UK department store chain Debenhams has reported a slight rise in sales for the most recent quarter but cautioned that the trading environment in the UK had become more volatile.
The company, Britain's second-biggest department store operator, reported a 0.9 per cent increase in like-for-like sales in the 15 weeks to 17 June.
It said that it still anticipates 2017 profit before tax would be within the range of its previous expectations, but also said that "the outcome could be towards the lower end of the current range” if current market volatility continues.
"As industry data has confirmed, May was a tough month for retailers and we continue to see volatility in trading week to week,” said Debenhams CEO Sergio Bucher.

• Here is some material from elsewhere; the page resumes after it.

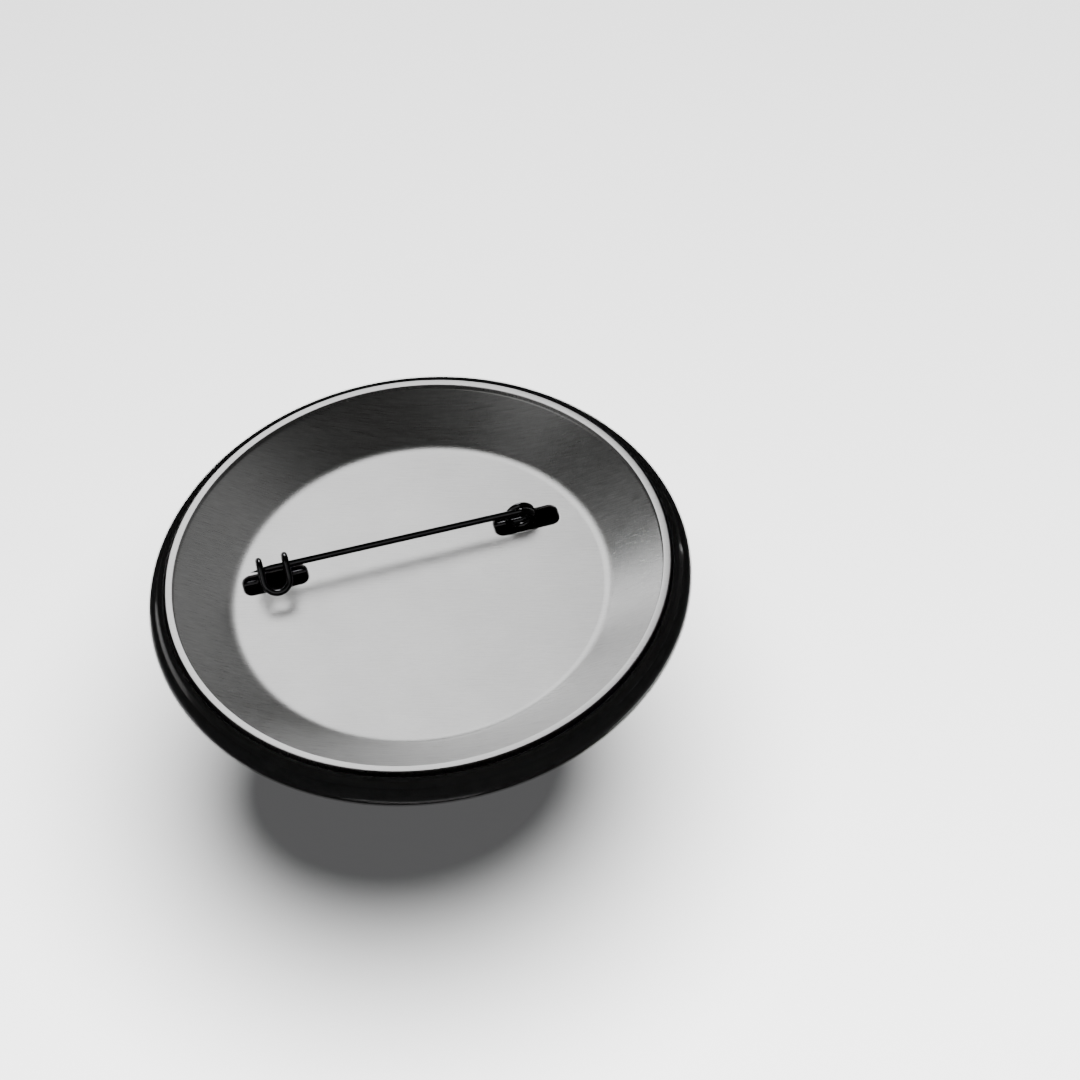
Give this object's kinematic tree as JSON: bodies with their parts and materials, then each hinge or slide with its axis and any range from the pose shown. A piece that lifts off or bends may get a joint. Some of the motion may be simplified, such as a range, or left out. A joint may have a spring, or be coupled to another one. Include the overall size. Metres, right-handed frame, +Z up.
{
  "type": "button badge",
  "caption": "Round button badge: domed black printed front, dished steel back and a sprung wire pin that hooks into a catch.",
  "frame": {"origin": "centre of the rear rim, the plane of the rolled bead that lies on the cloth", "axes": "+X along the closed needle from the coil to its point, +Y out of the back towards the wearer, +Z up as the badge is worn"},
  "size_m": [0.058, 0.008, 0.058],
  "materials": {
    "clear_film": "clear glossy polyester film",
    "printed_paper": "black printed paper with a coloured emblem",
    "tinned_shell": "tinplate",
    "brushed_back": "fine brushed tinplate",
    "pin_wire": "dark drawn spring-steel wire"
  },
  "bodies": {
    "badge": {"clear_film": "clear_film", "artwork_disc": "printed_paper", "front_shell": "tinned_shell", "back_plate": "brushed_back", "base_wire": "pin_wire", "spring_coil": "pin_wire", "catch_hook": "pin_wire"},
    "needle": {"needle": "pin_wire"}
  },
  "joints": [
    {"name": "needle_release", "type": "hinge", "parent": "badge", "child": "needle", "pos_m": [-0.0125, -0.00175, 0.0059], "axis": [0.9524, 0.2381, -0.1905], "range_deg": [0, 210]}
  ]
}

But he added that a new strategy announced by the company in April, aimed at cutting costs and becoming a digital shopping destination, was on track.
During 15-week period, Debenhams said that sales in beauty, accessories and food and drink had helped to mitigate the impact of a weaker clothing market. Food sales rose 5 per cent. Internationally, positive growth in Denmark, meanwhile, was offset by weaker trading in the Middle East and the Republic of Ireland.
Retailer like Debenhams have battled serious headwinds in recent years, made worse by the slump in the pound since Britain’s vote to leave the EU a year ago, and Julie Palmer, a partner at consultant Begbies Traynor, said that the latest results would likely do little to reassure shareholders.
“Although new CEO Sergio Bucher’s strategic review and ambitious plans to make the Group a “Social Shopping” leader are starting to have a positive impact on digital sales, it’s still going to take a long time to make Debenhams relevant with customers again, and drive real sales growth across the business,” she said.